0 Responses to Women and Girls As Property

  1. Morgaan23 says:

    There are multiple sources for this story. The mother, according to the shari’a courts, has NO standing with the court to demand a divorce for her daughter, despite the fact that the father has legal right to sell the girl for a brideprice that the girl never sees.

    Google Saudi Arabia + girl + divorce + mother + cannot divorce for at least 50 articles from more reliable sources, including Iranian, Turkish, Egyptian, etc.

  2. Morgaan23 says:

    BTW, this is complete garbage that “arranged marriages involve pre-adolescents re occasionally report.” They are CONSTANTLY reported, and some imams in the Kingdom say that one year old is not too young for a betrothal. This is also an ongoing problem in India where Hindu parents marry grammar school kids in elaborate ceremonies, often involving some very serious transfers of dowry that benefit only the parents, not the children.

  3. Ann Bartow says:

    Morgaan23 – I googled what you said and *every link* in the first two pages linked back to the same Daily Mail article. If you’ve seen independent reporting, please drop the links to same in a comment.

  4. Morgaan23 says:


    Saudi girl, eight, married off to 58-year-old is denied divorce

    * Ian Black, Middle East editor
    * The Guardian, Tuesday 23 December 2008
    * Article history

    An eight-year old Saudi Arabian girl who was married off by her father to a 58-year-old man has been told she cannot divorce her husband until she reaches puberty.

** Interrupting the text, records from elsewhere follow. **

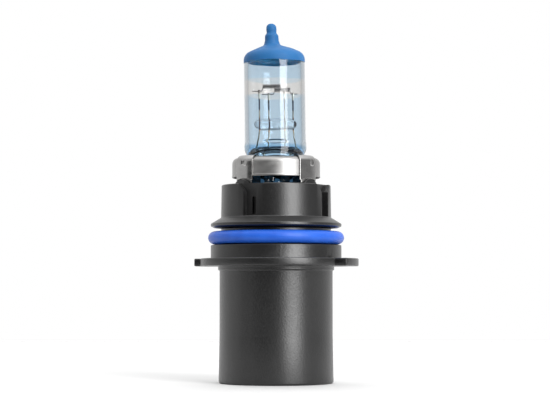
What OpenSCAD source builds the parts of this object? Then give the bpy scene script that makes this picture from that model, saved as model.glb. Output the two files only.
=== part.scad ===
// Twin-filament transverse headlight bulb: tinted glass capsule, metal holder,
// keyed plastic base with an O-ring, and a shrouded three-blade connector.
// Origin: on the bulb axis, in the plane of the flange's seating face. +Z points
// to the tip of the glass. Bearings are measured from the front (-Y) towards +X.

/* [Glass] */
// Outer diameter of the glass tube
glass_d = 15.9; // [15.5:0.1:16.2]
// Wall of the glass tube
glass_wall = 0.93; // [0.8:0.01:1.1]
// Height of the dome's crown
dome_z = 55.9; // [55:0.1:57]
// Height of the exhaust tip's end
tip_z = 61.4; // [60.5:0.1:62.5]
// Sideways offset of the exhaust tip from the tube's axis
tip_shift = 0.5; // [0:0.1:0.8]
// Lean of the exhaust tip from the tube's axis, in degrees
tip_lean = 1.6; // [0:0.2:4]
// Lean of the whole glass capsule in its holder, in degrees
capsule_lean = 0.75; // [0:0.05:1]
// Height of the coating's lower edge
coating_z = 51.2; // [50:0.1:52]
// Thickness of the coating
coating_t = 0.12; // [0.08:0.02:0.2]
// Height of the hollow's floor
hollow_z = 30.6; // [30:0.1:31.5]
// Width of the pressed seal
pinch_w = 15; // [14.4:0.1:15.2]
// Thickness of the pressed seal
pinch_t = 4.2; // [3.8:0.1:4.6]
// Height of the pressed seal's lower end
pinch_z = 15; // [14:0.5:16]

/* [Filaments and leads] */
// Height of the high beam coil's axis
high_coil_z = 44.8; // [44.5:0.1:45]
// Height of the low beam coil's axis
low_coil_z = 44.1; // [44:0.1:44.5]
// Distance between the two coils, front to back
row_pitch = 2.4; // [2:0.1:3]
// Diameter of a coil
coil_d = 1.25; // [1:0.05:1.4]
// Diameter of the filament wire
filament_d = 0.2; // [0.16:0.02:0.24]
// Turns in a coil
coil_turns = 12; // [8:1:14]
// Diameter of the inner leads
lead_d = 0.4; // [0.4:0.05:0.6]
// Diameter of the outer leads
outer_lead_d = 0.7; // [0.5:0.1:0.9]
// Length of the glass bridge
bridge_l = 11.2; // [10.8:0.1:11.6]
// Depth of the glass bridge, front to back
bridge_t = 3.6; // [3.4:0.1:4.2]

/* [Metal holder] */
// Outer diameter of the cup
cup_d = 23; // [22.4:0.1:23.2]
// Height of the cup's lower rim
cup_z = 20.95; // [20.8:0.05:21.2]
// Height of the cup's top
cup_top_z = 26.1; // [25.8:0.1:26.4]
// Thickness of the sheet metal
sheet_t = 0.42; // [0.4:0.01:0.45]
// Width of a retainer tab, as an angle
tab_angle = 28; // [22:1:32]
// Height of a tab's lower end
tab_z = 19.85; // [19.8:0.05:20.4]

/* [Base] */
// Diameter of the guide rim and of the collar under the O-ring
spigot_d = 34; // [33.8:0.1:34.2]
// Diameter of the O-ring's groove
groove_d = 28.6; // [28:0.1:29]
// Diameter of the upper body at its foot
body_d = 28.7; // [28.4:0.1:29.2]
// Height of the upper body's top
body_z = 19.05; // [18.9:0.05:19.2]
// Diameter of the flange between its lugs
flange_d = 39.4; // [38:0.1:41]
// Diameter across the flange's lugs
lug_d = 42.9; // [42:0.1:44]
// Thickness of the flange
flange_t = 2; // [1.6:0.1:2.2]
// Diameter of the connector shroud
shroud_d = 29.4; // [29:0.1:29.6]
// Depth of the shroud's rim under the seating face
rim_depth = 32.3; // [31:0.1:34]
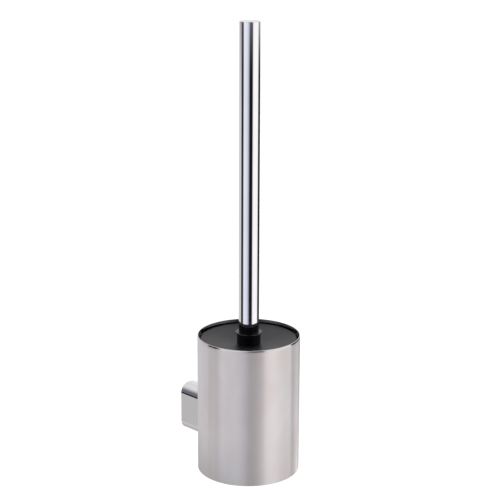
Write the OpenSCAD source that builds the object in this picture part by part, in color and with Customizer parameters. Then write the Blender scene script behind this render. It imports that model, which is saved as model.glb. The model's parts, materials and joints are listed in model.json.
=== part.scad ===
// Wall-mounted toilet brush holder: a round steel cup on a chrome bracket, with a
// lift-out liner and a brush whose lid closes the cup.
// Origin: centre of the bracket's back face, on the wall. +Z is up and +Y points into the wall.

/* [Cup] */
// Outside diameter of the cup
cup_d = 90.7; // [88:0.1:96]
// Height of the cup
cup_h = 125; // [115:1:150]
// Thickness of the cup's steel
cup_wall = 0.8; // [0.8:0.1:1.5]
// How far the cup's bottom is below the bracket's centre
cup_drop = 37.5; // [34:0.5:45]
// Height of the polished band round the rim
rim_band_h = 2.6; // [2:0.1:4]
// How far the rim curves inwards over that band
rim_turn_in = 0.25; // [0.2:0.05:0.5]

/* [Bracket] */
// Distance from the wall to the cup's axis
cup_offset = 79; // [77:1:100]
// Width of the bracket
bracket_w = 21; // [19:0.5:24]
// Height of the bracket
bracket_h = 45; // [42:1:50]
// Radius of the bracket's corners
bracket_r = 9; // [8:0.1:9.4]
// Thickness of the bracket casting
bracket_wall = 2; // [1.8:0.1:2.5]
// Distance between the two wall screws
wall_screw_pitch = 22; // [20:1:24]
// Diameter of the wall screw holes
wall_hole_d = 4.5; // [4:0.1:5]
// Distance between the two screws that hold the cup
cup_screw_pitch = 26; // [24:1:30]

/* [Liner] */
// Thickness of the liner
liner_wall = 1.8; // [1.5:0.1:2]
// How far the liner's flange lies below the rim
flange_drop = 5.8; // [5.5:0.1:7]
// Width of the gap between the liner's flange and the cup
flange_gap = 0.5; // [0.4:0.1:0.8]

/* [Lid and collar] */
// Radius of the lid
lid_r = 42.35; // [41.5:0.05:42.8]
// How far the lid's edge lies below the rim
lid_drop = 3.3; // [2.5:0.1:3.6]
// Depth of the lid's dish
lid_dish = 4.5; // [3:0.1:5]
// Radius of the collar's body
collar_r = 10.6; // [10:0.1:12]
// Radius of the collar's lip
lip_r = 11.9; // [11.5:0.1:13]
// Height of the collar's lip above the rim
lip_top = 2.9; // [2.5:0.1:5]
// Height of the collar's neck above its lip
neck_h = 6; // [2:0.5:8]

/* [Handle and brush] */
// Diameter of the handle
handle_d = 18; // [16.5:0.5:19]
// Height of the handle's top above the rim
handle_top = 275; // [200:0.5:320]
// Thickness of the handle's tube
handle_wall = 0.8; // [0.8:0.1:1]
// Diameter across the bristles
brush_d = 70; // [60:1:70]
// Height of the brush head's bristles
brush_h = 66; // [60:1:66]

/* [Hidden] */

$fn = 96;
eps = 0.01;

// Levels on the cup, measured from the bracket's centre
cup_r = cup_d / 2;
cup_in_r = cup_r - cup_wall;
rim_z = cup_h - cup_drop;
base_z = -cup_drop;
foot_r = 0.5;
rim_edge_r = 0.25;

// Bracket and its screws
plate_t = 1.5;
plate_w = 18;
plate_h = cup_screw_pitch + 16;
plate_in_r = cup_in_r - plate_t;
screw_r = 2;
screw_len = 12;
screw_head_r = 3.5;
screw_head_h = 2.2;
screw_hole_r = 2.2;
washer_t = 0.9;
thread_gap = 0.05;
web_y = -28.5;
boss_r = 4.5;
boss_y = -22;
seat_gap = 0.2;
wall_plate_t = 3;
tongue_t = 3;
tongue_len = 12;
tongue_w = 10;
tongue_y = -wall_plate_t - tongue_len / 2;
grub_r = 2;
grub_y = -9;

// Levels on the liner
floor_top = base_z + cup_wall;
liner_foot_h = 1.2;
liner_base = floor_top + liner_foot_h;
liner_floor = liner_base + liner_wall;
flange_z = rim_z - flange_drop;
flange_t = 1.6;
flange_r = cup_in_r - flange_gap;
liner_top_r = flange_r - 4;
liner_low_r = liner_top_r - 1;

// Levels on the lid, collar and handle
lid_z = rim_z - lid_drop;
dish_z = lid_z - lid_dish;
hub_z = dish_z - 3;
lid_seat_r = lip_r + 0.9;
lid_skirt_r = liner_top_r - liner_wall - 0.5;
lid_skirt_t = 1.5;
lid_skirt_z = lid_z - 10.7;
collar_floor = dish_z + 2;
lip_z = rim_z + lip_top;
neck_z = lip_z + neck_h;
handle_r = handle_d / 2;
bore_r = handle_r - handle_wall;
neck_r = handle_r - 0.1;
plug_r = neck_r - 1.2;
handle_z = rim_z + handle_top;
cap_h = 2;
press_gap = 0.05;
insert_h = 26;
stud_r = 3;
stud_hole_r = 3.2;
bush_r = 4.6;
bush_top = collar_floor + 14;
seal_t = 1;

// Levels on the brush
stem_z = hub_z - seal_t;
stem_end = stem_z - 35;
spigot_r = 5;
spigot_len = 13;
socket_gap = 0.25;
core_r = 8.5;
bristle_low = liner_floor + 2.3;
bristle_top = bristle_low + brush_h;
core_low = bristle_low + 8;
core_gap = 0.3;

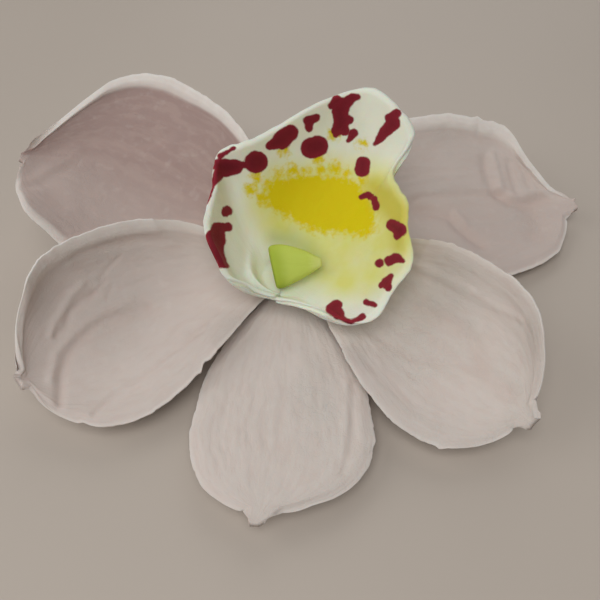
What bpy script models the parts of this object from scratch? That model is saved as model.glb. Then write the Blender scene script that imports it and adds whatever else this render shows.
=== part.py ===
"""A cymbidium orchid bloom modelled in sugar paste, lying on its back.

Metres, +Z up. The origin is on the surface that the bloom lies on, under the point where the petals meet.
The dorsal sepal points along -Y, and the lip opens upwards between the two lateral sepals.
"""

import bpy
import numpy as np

MM = 0.001

# Paste thickness, and the gaps between the layers of paste at the centre
PETAL_THICKNESS = 1.5 * MM
LIP_THICKNESS = 1.3 * MM
PAD_GAP = 0.3 * MM
LAYER_GAP = 0.8 * MM
LIP_GAP = 1.7 * MM

# Receptacle: the small pad of paste that holds the petals together
PAD_RADIUS = 10.0 * MM
PAD_HEIGHT = 2.5 * MM
PAD_CENTRE = (0.0, -3.0 * MM)
PAD_EDGE_ROUNDING = 0.8 * MM
PAD_SIDES = 40

# Heights of the upper faces of the two petal layers at the centre
SEPAL_LAYER = PAD_HEIGHT + PAD_GAP + PETAL_THICKNESS
PETAL_LAYER = SEPAL_LAYER + LAYER_GAP + PETAL_THICKNESS

# Petal outline: a narrow claw, a broad blade and a beak at the tip
CLAW_START = 4.5 * MM
CLAW_HALF_WIDTH = 4.2 * MM
BEAK_TIP_HALF_WIDTH = 0.8 * MM
BEAK_SHARE = 0.13
BEAK_EASE = 0.12
BEAK_BLEND = 3
BLADE_END = 0.95
BLADE_BLUNTNESS = 2.8
CLAW_EASE = 1.15
BEND_EASE = 0.3
CUP_EASE = 0.35
LEAST_CUP = 0.001
BEAK_BEND_FROM = 0.75
RIM_LIFT_FROM = 0.72
RIM_LIFT_FADE = 0.14
TIP_LIFT_FROM = 0.85
PETAL_LENGTH_CELLS = 26
PETAL_WIDTH_CELLS = 14
AXIS_STEPS = 60

# Each petal: length and half-width, where along its length it is widest, and its bends in degrees.
# heading and rise are given at the claw, halfway and at the tip; roll at the claw and at the tip.
# cup is how far the left and right sides turn up. rim_lift is the further rise in millimetres of the
# left rim, the right rim and the tip. beak is the half-width of the beak's root and its lean to the left.
PETALS = {
    "dorsal_sepal": dict(
        length=53.4, half_width=16.7, widest=0.59, layer=SEPAL_LAYER,
        heading=(-97.5, -92.5, -94), rise=(0, 1.5, 2.5), roll=(0, 0), cup=(0, 3),
        rim_lift=(0.4, 0.5, 0.3), beak=(5.5, -4.0),
    ),
    "lateral_sepal_left": dict(
        length=63.8, half_width=23.9, widest=0.57, layer=SEPAL_LAYER,
        heading=(139.5, 156.9, 164.3), rise=(17.6, 16.4, 27.7), roll=(-44.5, -7), cup=(26.7, 24.1),
        rim_lift=(0.6, 1, 0.6), beak=(10.9, 8.6),
    ),
    "lateral_sepal_right": dict(
        length=69.7, half_width=21.4, widest=0.49, layer=SEPAL_LAYER,
        heading=(49.5, 9.8, 19.5), rise=(28, -7.6, 12.9), roll=(12.7, 11.6), cup=(39.3, 14.2),
        rim_lift=(1, 0.6, 0.8), beak=(10.6, -7.8),
    ),
    "petal_left": dict(
        length=58.4, half_width=21.3, widest=0.59, layer=PETAL_LAYER,
        heading=(-164.6, -150.5, -136.7), rise=(11.9, -4.5, 27.1), roll=(1.2, -21.7), cup=(38, 88.8),
        rim_lift=(0.3, 1.5, 0.8), beak=(6.5, 1.8),
    ),
    "petal_right": dict(
        length=56.1, half_width=18.8, widest=0.57, layer=PETAL_LAYER,
        heading=(-28.4, -45.8, -52.8), rise=(13.1, -3.6, 16.1), roll=(-1.5, 27.7), cup=(74.8, 42),
        rim_lift=(1, 0.3, 0.6), beak=(5.6, 0.7),
    ),
}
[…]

    Lawyer Abdu Jtili said the divorce petition was filed by the unnamed girl’s divorced mother in August after the marriage contract was signed by her father and the groom. “The judge has dismissed the plea because she [the mother] does not have the right to file, and ordered that the plea should be filed by the girl herself when she reaches puberty,” lawyer Abdullah Jtili told the AFP news agency.

    The case was handled by a court in Qasim province, north of the Saudi capital Riyadh. The girl does not know she is married, said Jtili, adding that he will appeal.

    In many child marriages, girls are given away to older men in return for dowries or following the custom by which a father promises his daughters and sons to marriage while still children. But the issue is complicated by different interpretations of sharia law and a lack of legal certainty.

    “There is confusion in Saudi Arabia over the fundamental question of what constitutes adulthood,” said Clarisa Bencomo of Human Rights Watch. “There is also vast judicial discretion.” The case appears to fit a pattern of divorced fathers using their children to take revenge against their ex-wives. Mothers usually only have custody while the children are young.

    Relatives said the marriage had not been consummated and that the girl was still living with her mother. They said that the father had set a verbal condition by which the marriage was not to be consummated until the girl turns 18 – although it was unclear how this could be enforced. The father agreed to marry off his daughter for a dowry of 30,000 riyals (£5,400) as he was facing financial problems.

    Bencomo dismissed the idea that the girl would be able to file for divorce once she reached puberty since there was no standard definition of this. In addition, Saudi judges often insist that even adult women speak to them through a male guardian or lawyer.

    No figures are available for the number of arranged marriages involving pre-adolescents in Saudi Arabia, where the strictly conservative Wahhabi version of Sunni Islam holds sway and polygamy is common. But human rights groups say they are aware of many such cases.

    Senior clerics, including Sheikh Abdul-Aziz Al-Sheikh, the kingdom’s grand mufti, have denounced child marriage. But it is still prevalent in conservative areas. The Shura council recently defined adulthood as starting at age 18 but objections prevented it from being ratified as required by the council of ministers.

  5. Morgaan23 says:

    You might want to take what you can off the web. There were 60 articles online about this today, and now I can only directly access 13 of them. The Saudi consulates get busy scrubbing this stuff off the web as soon as it breaks out.

    A good project for some feminist lawyer (I’m a doctoral candidate in archeomythology) is to try to find out why the Bush administration gave 15,000 scholars to study in American universities to the Saudis despite their terrorist connections : and why the Saudi women who come to university here are denied their civil rights by virtue of having a “wali” with them all the time: a male chaperone who makes sure the young women are never alone with any male and attend no social functions and are basically kept as incarcerated in America as they are in Saudi Arabia.

    NO male Saudi students should be allowed in if their women are never going to have in the USA the freedoms that attend to ALL people inside our borders.